2. I heard that you crowd-sourced suggestions to compile the names of women you’d include in the project. I found this extremely appropriate for a project about “radical” women–a sort of anarchist approach to figuring out who’s most important. Was this a deliberate part of your philosophy or a happy accident?
Kate Schatz: I began with my own brainstorm of people I’d include, but I wanted to go way beyond my own favorites, and to move past just people I was familiar with, so yes, I crowdsourced! I know a lot of smart and awesome people, so I reached out to a wide swath of friends, colleagues, fellow mamas/teachers/writers, and asked who they’d include. A truly rad and invigorating Facebook message thread ensued, and many of those initial suggestions made it into the book! Shout out to Stefanie for suggesting Nellie Bly, and to Jen for the X idea!
3. Do you have a favorite female featured in the book?
Kate Schatz: Nope! I truly love em all. My favorite entry is probably X, which in our alphabet stands for all the women whose names we don’t know. I cried when I wrote it, and it remains very powerful to me.
4. Can you tell us about one (or two?) women who you weren’t able to include in the book but it broke your heart not to be able to? Do you have a listing of all the women who didn’t quite make the list?

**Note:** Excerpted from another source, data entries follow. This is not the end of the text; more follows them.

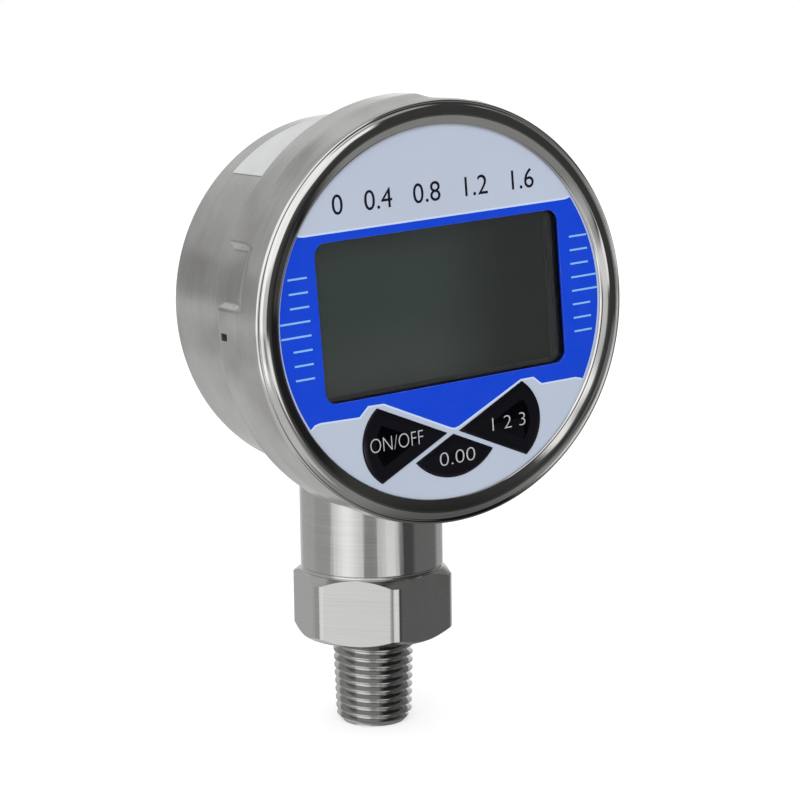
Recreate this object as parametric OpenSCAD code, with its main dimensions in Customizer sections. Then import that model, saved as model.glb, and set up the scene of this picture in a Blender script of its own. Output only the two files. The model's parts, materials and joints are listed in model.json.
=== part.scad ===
// Digital pressure gauge with a bottom connection, in a case with a bayonet bezel.
// The origin is on the thread's axis, at the underside of the hex. Z is up and the dial faces -Y.

/* [Dial] */
// Height of the dial's centre above the underside of the hex
dial_z = 56.7; // [55.5:0.1:64]
// Distance from the neck's axis forward to the front of the printed face
dial_front = 24.4; // [24.2:0.1:30]
// Turn of the printed face and all behind it, counter-clockwise from the front
face_turn = 4; // [0:0.5:8]
// Thickness of the printed face film
face_t = 0.4; // [0.2:0.05:0.6]

/* [Case] */
// Outside diameter of the drawn case
case_d = 60.2; // [60:0.1:64]
// Wall of the drawn case
case_wall = 1; // [0.6:0.1:1.1]
// Distance from the neck's axis back to the rear face
case_rear = 12.4; // [12.2:0.1:20]
// Outside rounding of the rear edge
case_edge_r = 2.4; // [1.6:0.1:2.8]
// How far the bayonet flange stands out from the case
flange_reach = 3; // [2.6:0.1:3.6]
// Thickness of the bayonet flange
flange_t = 1.2; // [0.8:0.1:1.6]

/* [Bezel] */
// Thickness of the bezel's sheet
bezel_wall = 0.8; // [0.5:0.05:1]
// Radius of the rolled front edge
roll_r = 2.2; // [1.9:0.05:2.3]
// Step from the skirt down to the roll
roll_step = 0.4; // [0.2:0.05:0.6]
// Width of the skirt's edge that is pressed in to form a lug
lug_width = 3.6; // [2.6:0.1:3.8]
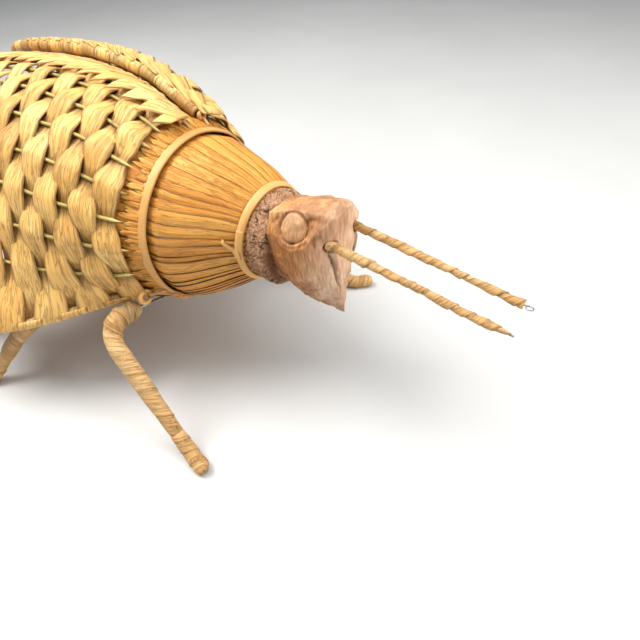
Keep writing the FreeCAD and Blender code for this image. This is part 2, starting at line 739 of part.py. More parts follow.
def stake_rear(wing, rim, share):
    """Where a stake ends at the rear, clear of the wrapped rim."""
    clear = size("rim_wrap") + size("stake_radius") + size("stake_play")
    back = size("stake_end")
    while rim.distToShape(Part.Vertex(wing_point(wing, back, share)))[0] < clear:
        back -= ALONG_STEP
    return back


def make_wing_stakes(name, wing):
    front = size("stake_front")
    rim = smooth_path(rim_points(wing))
    rods = []
    for share in stake_shares():
        rear = stake_rear(wing, rim, share)
        stations = [front + (rear - front) * step / STAKE_STEPS for step in range(STAKE_STEPS + 1)]
        path = smooth_path([wing_point(wing, back, share) for back in stations])
        rods.append(rod_on(path, size("stake_radius")))
    make_feature(f"{name}_wing_stakes", Part.makeCompound(rods))


def strip_section(wing, back, share, lift, width):
    """A flat rectangular section of a husk strip, across its length."""
    rear = min(back + width / 2, size("wing_tip_back") - ALONG_STEP)
    near = wing_lifted(wing, back - width / 2, share, lift)
    far = wing_lifted(wing, rear, share, lift)
    outward = wing_normal(wing, back, share) * (size("strip_thickness") / 2)
    corners = [near - outward, near + outward, far + outward, far - outward]
    return Part.makePolygon(corners + corners[:1])


def rim_margin(wing, back, share):
    """The share of a wing's width that its wrapped rim takes at one edge."""
    inside = share + ACROSS_STEP if share == 0 else share - ACROSS_STEP
    reach = (wing_point(wing, back, share) - wing_point(wing, back, inside)).Length / ACROSS_STEP
    return (size("rim_wrap") + size("stake_radius")) / reach


def make_wing_weave(name, wing):
    """Husk strips across the wing, over one stake and under the next."""
    swing = size("stake_radius") + size("strip_thickness") / 2 + size("weave_play")
    gaps = int(size("stake_count")) + 1
    steps = STRIP_STEPS * gaps
    middle = (size("strip_width") + size("strip_pinch")) / 2
    strips = []
    for number in range(int(size("strip_count"))):
        back = size("strip_first") + number * size("strip_pitch")
        first, last = rim_margin(wing, back, 0), 1 - rim_margin(wing, back, 1)
        sections = []
        for step in range(steps + 1):
            share = first + (last - first) * step / steps
            wave = cos(pi * (share ** (1 / size("stake_spread")) * gaps + number + 1))
            width = middle + (size("strip_width") - middle) * abs(wave)
            sections.append(strip_section(wing, back, share, swing * wave, width))
        strips.append(Part.makeLoft(sections, True, True))
    make_feature(f"{name}_wing_weave", Part.makeCompound(strips))


def make_lashing(name, wing, place, share):
    """A cord from the thorax hoop back into the eye of the rim rod, in the eye's inner half."""
    eye = eye_centre(wing, share)
    outward = vector(0, eye.y, eye.z).normalize()
    start = vector(-size("lashing_set"), 0, 0) + outward * (size("hoop_radius") + size("lashing_rise"))
    end = eye - outward * size("lashing_radius")
    run = end - start
    cord = Part.makeCylinder(size("lashing_radius"), run.Length + size("lashing_radius"), start, run)
    make_feature(f"{name}_{place}_lashing", cord)


def make_wing(name, wing):
    make_wing_rim(name, wing)
    make_wing_stakes(name, wing)
    make_wing_weave(name, wing)
    make_lashing(name, wing, "lower", 1)
    make_lashing(name, wing, "upper", 0)


# ---------------------------------------------------------------- the whole insect


def make_insect():
    make_head()
    make_neck_bark()
    make_neck_band()
    make_thorax_hoop()
    make_thorax_blades()
    make_abdomen_blades()
    make_tail_band()
    make_cage_hoops()
    make_cage_ribs()
    for name, side in (("right", -1), ("left", 1)):
        make_antenna(name, side)
    for pair in ("front", "middle", "hind"):
        make_leg_wire(pair)
    for leg in LEGS:
        make_leg_wraps(leg)
    for name, wing in WINGS.items():
        make_wing(name, wing)


def check_document():
    """Stops on a failed object or an unsound sub-part."""
    doc.recompute()
    for item in doc.Objects:
        if "Invalid" in item.State or "Error" in item.State:
            raise RuntimeError(f"{item.Label} failed: {item.State}")
    for item in finished:
        if item.Shape.isNull() or not item.Shape.isValid() or not item.Shape.Solids:
            raise RuntimeError(f"{item.Label} has no sound shape")


def write_parts():
    os.makedirs("parts", exist_ok=True)
    for item in finished:
        item.Shape.exportStep(f"parts/{item.Label}.step")


make_insect()
check_document()
write_parts()
for item in finished:
    box = item.Shape.BoundBox
    print(f"{item.Label}: {len(item.Shape.Solids)} solids, {item.Shape.Volume:.0f} mm3,", box)
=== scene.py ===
from math import cos, pi, radians, sin

import bmesh
import bpy
import numpy as np
from mathutils import Matrix, Vector, noise


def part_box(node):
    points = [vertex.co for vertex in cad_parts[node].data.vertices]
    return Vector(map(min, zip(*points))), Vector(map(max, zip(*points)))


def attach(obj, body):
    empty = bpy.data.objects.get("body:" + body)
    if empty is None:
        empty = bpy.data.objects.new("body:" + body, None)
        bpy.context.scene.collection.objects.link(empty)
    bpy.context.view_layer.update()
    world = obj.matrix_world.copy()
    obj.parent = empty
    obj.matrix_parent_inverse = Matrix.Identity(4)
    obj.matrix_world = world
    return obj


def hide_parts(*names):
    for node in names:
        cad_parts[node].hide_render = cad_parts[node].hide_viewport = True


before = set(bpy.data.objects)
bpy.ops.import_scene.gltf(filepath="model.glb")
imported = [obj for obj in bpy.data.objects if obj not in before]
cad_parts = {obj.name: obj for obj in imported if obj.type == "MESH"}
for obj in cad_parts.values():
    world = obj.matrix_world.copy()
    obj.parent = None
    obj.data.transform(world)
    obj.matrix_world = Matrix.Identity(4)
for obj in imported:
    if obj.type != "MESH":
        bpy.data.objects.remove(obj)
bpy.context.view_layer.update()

# A large standing insect woven from palm leaf, with a carved wooden head. Lengths are in
# millimetres in the body axis frame: X forward from the front edge of the thorax hoop, Y to the
# insect's left, Z up from the body's axis. to_frame() turns them into metres in the frame.

MM = 0.001
SEED = 41

hoop_low, hoop_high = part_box("thorax_hoop")
AXIS = np.array([hoop_high.x, 0.0, (hoop_low.z + hoop_high.z) / 2]) / MM
GROUND = -AXIS[2]

# The body: a belly arc from the waist to the widest station, then a tail arc to the tail.
WAIST = 57.4
BELLY = 79.4
BELLY_BACK = 110.0
TAIL = 18.0
TAIL_BACK = 255.0
TUFT_BACKS = (255.0, 263.0, 271.0, 278.0)
TUFT_RADII = (18.0, 9.5, 9.5, 12.0)
BLADES = 36
LEAF = 1.2
BLADE_THICK = 0.5
BLADE_TILT = 0.575

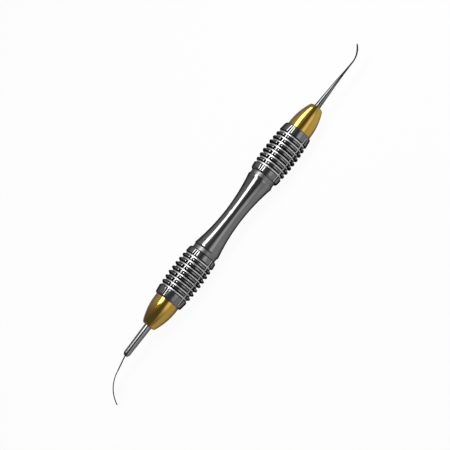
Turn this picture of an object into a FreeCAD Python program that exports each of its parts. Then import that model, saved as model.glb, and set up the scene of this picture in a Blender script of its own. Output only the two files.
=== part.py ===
"""Double-ended dental spatula, lying at rest on a table.

Units are millimetres and +Z is up. The handle's axis runs along X, with the short tapered tip at the
+X end and the thin spatula blade at the -X end. The origin is the point on the table straight below
the middle of the handle. Both grips rest on their middle ribs, and the blade bends towards -Y until
its edge meets the table.

Each end is drawn in a frame of its own: its origin is the middle of the handle's end face, x runs
outward along the axis, y is the way the working end bends and z is across the blade. Those frames are
then turned and moved to their place.
"""
import FreeCAD
import Part
import Sketcher

import math
import os
import re

V = FreeCAD.Vector
Turn = FreeCAD.Rotation
QUARTER = math.pi / 2
HALF_TURN = 180
FULL_TURN = 360

doc = FreeCAD.newDocument("DentalSpatula")


# Driving sizes, in millimetres, degrees or whole numbers

SIZES = {
    # Handle
    "handle_length": 80.9,
    "waist_length": 34.1,
    "waist_radius": 3.6,
    "waist_arc_radius": 78,
    "neck_length": 1.55,
    "neck_radius": 5.05,
    "grip_centre": 29.07,
    "grip_radius": 6.62,
    "barrel_radius": 75,
    "band_edge_radius": 5.45,
    "band_bevel": 0.45,
    "handle_bore_radius": 2.3,
    # Ring grooves and lengthwise grooves of the grips
    "ring_groove_count": 8,
    "ring_pitch": 2.065,
    "ring_floor_radius": 5.55,
    "ring_groove_width": 0.86,
    "long_groove_count": 5,
    "long_groove_floor_radius": 5.75,
    "long_groove_angle": 66,
    "long_groove_turn": 43.5,
    # Gold end cones
    "cone_length": 11.8,
    "cone_base_radius": 5.03,
    "cone_collar_length": 1.0,
    "cone_ogive_radius": 25,
    "cone_tip_rounding": 1.1,
    "spigot_radius": 3.6,
    "spigot_length": 7,
    "spigot_clearance": 0.03,
    "spigot_end_gap": 0.2,
    # Lower shank
    "lower_shank_length": 13.8,
    "lower_shank_root_radius": 1.5,
    "lower_shank_nose_radius": 1.3,
    "nose_bevel_length": 0.95,
    "nose_face_radius": 0.75,
    "shank_clearance": 0.02,
    "tang_length": 14,
    # Spatula blade
    "blade_thickness": 0.36,
    "blade_width": 7.2,
    "blade_neck_width": 2.2,
    "blade_root_length": 4.3,
    "blade_root_bend_radius": 3,
    "blade_root_angle": 12,
    "blade_straight_length": 6.4,
    "blade_bend_radius": 13,
    "blade_bend_angle": 53.5,
    "blade_outline_angle": 45,
    "blade_neck_fillet": 12,
    "blade_flare_angle": 13.5,
    "blade_widest_from_tip": 4.4,
    "blade_shoulder_radius": 2.9,
    "blade_tip_radius": 0.9,
    "slit_clearance": 0.02,
    # Upper tip
    "upper_shank_root_radius": 1.26,
    "upper_shank_length": 12.4,
    "upper_shank_end_radius": 0.66,
    "leaf_width": 2.5,
    "leaf_neck_width": 1.9,
    "leaf_tip_width": 1.0,
    "leaf_neck_thickness": 0.78,
    "leaf_root_thickness": 0.5,
    "leaf_thickness": 0.42,
    "leaf_tip_thickness": 0.34,
    "leaf_neck_share": 0.5,
    "leaf_even_share": 0.35,
    "leaf_taper_share": 0.7,
    "leaf_taper_width_share": 0.94,
    "leaf_point_share": 0.9,
    "leaf_set_back_angle": 1.5,
    "leaf_straight_length": 9.2,
    "leaf_bend_radius": 10.6,
    "leaf_bend_angle": 49,
}

sizes = doc.addObject("Spreadsheet::Sheet", "Sizes")
for row, (name, number) in enumerate(SIZES.items(), start=1):
    sizes.set(f"A{row}", name)
    sizes.set(f"B{row}", str(number))
    sizes.setAlias(f"B{row}", name)
doc.recompute()


def value(expression):
    """What an expression in size names comes to, as a plain number."""
    result = sizes.evalExpression(bound(expression))
    return float(getattr(result, "Value", result))


def bound(expression):
    """The expression with each size name pointed at the sheet, for setExpression."""
    return re.sub(r"\b([a-z]+_[a-z_]+)\b", r"Sizes.\1", expression)


def sine(angle_name):
    return f"sin({angle_name} * 1 deg)"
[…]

Kate Schatz: From the start I intended to include Jane Addams, a real hero of mine. I’ve been to the Hull House museum! I have a Jane Addams t-shirt! I love her, and felt that J is for Jane. But then during my research I read about Jovita Idar, a badass Mexican-American journalist/activist/educational reformer who was working on the Texas/Mexico border at the end of the 19th century. Her story was amazing to me, and I’d never heard it. I decided to replace Jane with Jovita—and I like to think that Jane would support that move 😉 I also wanted to include Mae Jamison, the first African American woman in space, but we went with “Queen” Bessie Coleman as the woman-who-flew-something-in-the-sky entry. And of course there are countless other women who didn’t end up in the book—Gertrude Stein (we had a lot of writers already!), Audre Lorde and Adrienne Rich (see, lots of writers), Octavia Butler (I’m a writer, I gravitate toward them!), Fannie Lou Hamer (we definitely wanted E to be Ella Baker, and since they were working in the same field at the same time we went with Ella).
5. How did you cull through and decide which ones were most “important” to include?
Kate Schatz: It was obviously incredibly daunting and tough, but it was simultaneously thrilling and fascinating. To narrow it down, we established some criteria: diversity of race and ethnicity was a top priority, and we also wanted to represent a wide range of time periods and fields/movements that the women worked/were involved in. We wanted to focus on less-familiar figures, like Yuri Kochiyama and Jovita Idar, but also wanted to include familiar-yet-unexpected ones as well, like Carol Burnett and Angela Davis. And we intentionally did not the “heavy hitters” of women’s history, as we wanted to move beyond the super-familiar names. When it came down to it, we selected people who had great stories of adversity and triumph that would be relatable to young people.
6. What was the most surprising fact or biography that you came across while writing this book?
Kate Schatz: I had no idea that Isadora Duncan lived in Oakland, where I am, and that she spend much of her childhood at the Oakland Public Library, where I did much of my research! I was also surprised that I’d never heard of Hazel Scott before doing the research, because she is fantastic and her story is amazing.
7. What’s one thing you’d like your readers to take away from reading your book?
Kate Schatz: Whether the reader is a girl or a boy, a kid or a grown-up, I’d like the reader to come away inspired to and motivated—to pursue dreams, better the world, work hard, be tolerant, and to learn about more rad women from history.